There is much today tending to depreciate the local church that is not in keeping with this high standard and ideal of the New Testament. A loose and indefinite use of both words, kingdom and church, is an example of this. Some organization voted recently that ”the church should maintain a lobby at Washington” as an offset to intermeddling by Roman Catholics in state affairs. A visiting preacher at Vanderbilt University was quite free in the charge that ”the modern church has lost its religion.” Much maudlin talk of this kind is now going on from what is counted authoritative sources, and the outside world takes it up, not knowing what it meansand surely there can be no blame for not understanding what is meant-and charges the church with this or that, or clamors that the church should do such and such things. This use of the word church is all very hollow, without any meaning, and unlike anything in New Testament life and literature. Meanwhile, however, the mischief is being wrought, and the local church is set in the background, and its character and mission misunderstood and undervalued.
It is almost, if not quite, as bad from a vague use of the word kingdom that has become common in nearly all circles. This word - kingdom - is one of the great words of the language, and kingdom of God is possibly our greatest conception. And yet it is greatly marred by the use here referred to, while at the same time the local church itself is also set in depreciation by what seems some sort of adverse comparison. The word is high-sounding and catches the ear, but means nothing to the ordinary hearer. One suffers in his thinking in the misuse or loose use of really great words. It tends to impoverishment of thought, and both kingdom and local church have been let down in our thinking in this way - not perhaps always with the speaker but certainly with those who hear but do not understand what is meant. Kingdom, even the kingdom of God, and the local church have no points of rivalry, but much significance of meaning in their relation to each other. They are never confused in the New Testament, but all the confusion grows out of our modern conditions and use of these words. Each has its separate meaning, its high function and commanding relation one to the other - both being of God, and set for his honor and for efficiency in the economy of his grace.
Without comparison or even reference to the kingdom, the purpose here is to magnify the local church as the most potential single factor for an efficient Christianity. Having been built by our Lord himself, and having its equipment and endowment for self-propagating power, it stands among the fundamental facts in the Christian system. This thought is prominent and large throughout all the pages of New Testament history, and shows the local church almost startling in its might and power. It brings forth after its kind as the vine in the vineyard or the gigantic oak in the forest. Those who make the best local church or churches, therefore, will make the best expression of the actual working of the kingdom of God, and do most for its efficient extension among men. Every great Christian enterprise in blessing the world at large and bringing in the kingdom of God with power, most likely had its root back in a local church or churches, and is nourished there in its life and enrichment.
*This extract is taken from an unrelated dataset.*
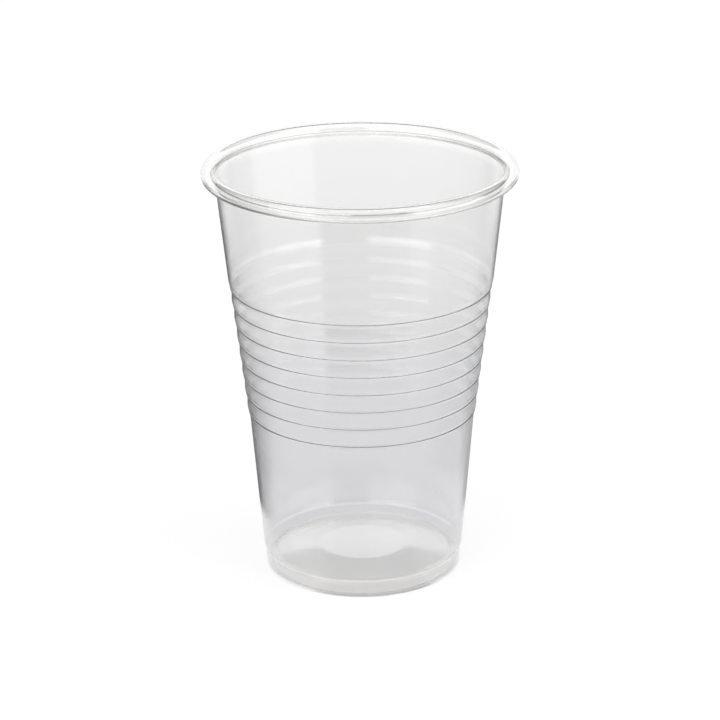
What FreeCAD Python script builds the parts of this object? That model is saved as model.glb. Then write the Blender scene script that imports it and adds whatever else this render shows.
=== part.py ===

The cause of Christ, indeed, in all its many, many phases, prospers as these local churches prosper and maintain their New Testament character and mission. Every diversion will tend certainly to marring and weakness, and perhaps to its undoing. It has in custody the truth as it is in Christ Jesus, is entrusted with the keeping of the great ordinances in their integrity and purity, is charged with preaching the gospel of the kingdom among the nations of the earth, and is composed of men and women professing salvation through personal faith in the Lord Jesus. These and other things to match them, and all of lofty character, make these local churches unique in themselves, without parallel and incomparable among human organizations, while their members in life and service sit together in heavenly places. Surely they must be the mightiest forces and centers of power working among men for the honor and glory of him from whom they came. To hold membership within these churches is of high worth, of commanding responsibility, and our opportunity for serving God after his plan and purpose.
Someone has said that Christ talked much about the kingdom, but gave no concern about the church - meaning the local church. Surely this last cannot be true, for the local church is the only one he has on earth, and is of his own creation as an agency and method for working out his purpose on the mighty scale which he himself devised. His whole life work - living, teaching, dying, being raised from the dead and the wondrous things which followed - came to glorious consummation in the local church at Jerusalem-in a restricted way, to be sure, and ye in a large, commanding and significant sense. And that church, with the churches which came after in the New Testament period, has been through all the succeeding centuries to this day the one exalted and commanding type of the local church and churches.
Surely nothing could give the local church more pronounced emphasis, or could show its distinction and worth in a more forcible way, or commend it more to the heart of those who love Christ, who know by blessed experience his saving grace, and who desire the triumph of his cause and in bringing of his kingdom.
A writer in England gives great emphasis to four fundamentals in the gospel system as follows: The deity of Jesus, the supremacy of the Scriptures, the empire of conscience, the sanctity of the single church. Each of these items was brought to the front and set aglow with heavenly light on the day of Pentecost and the days that followed. They stand or fall, live or die together. They are inseparable except for disaster, and mark the failure or triumph of the Redeemer’s kingdom - the sanctity of the single church no less than the others.
Essential in themselves, these great facts and factors are essential to each other as interlocking forces, if they are to abide and triumph and bless the world - holding the everlasting truth of God in impregnable solidarity. No man can strike either one - the deity of Jesus, or the supremacy of the Scriptures, or the empire of conscience, or the sanctity of the single church - without striking the other; cannot mar one without marring the other. To stand for one is to stand for all four - the deity of Jesus, the supremacy of the Scriptures, the empire of conscience, and the sanctity of the single church - each in its own sphere and proper relation. Inscribed on our banner as the banner of the cross, appealing to our love, loyalty and faithfulness, they point the way to victory and to further leading of captivity captive.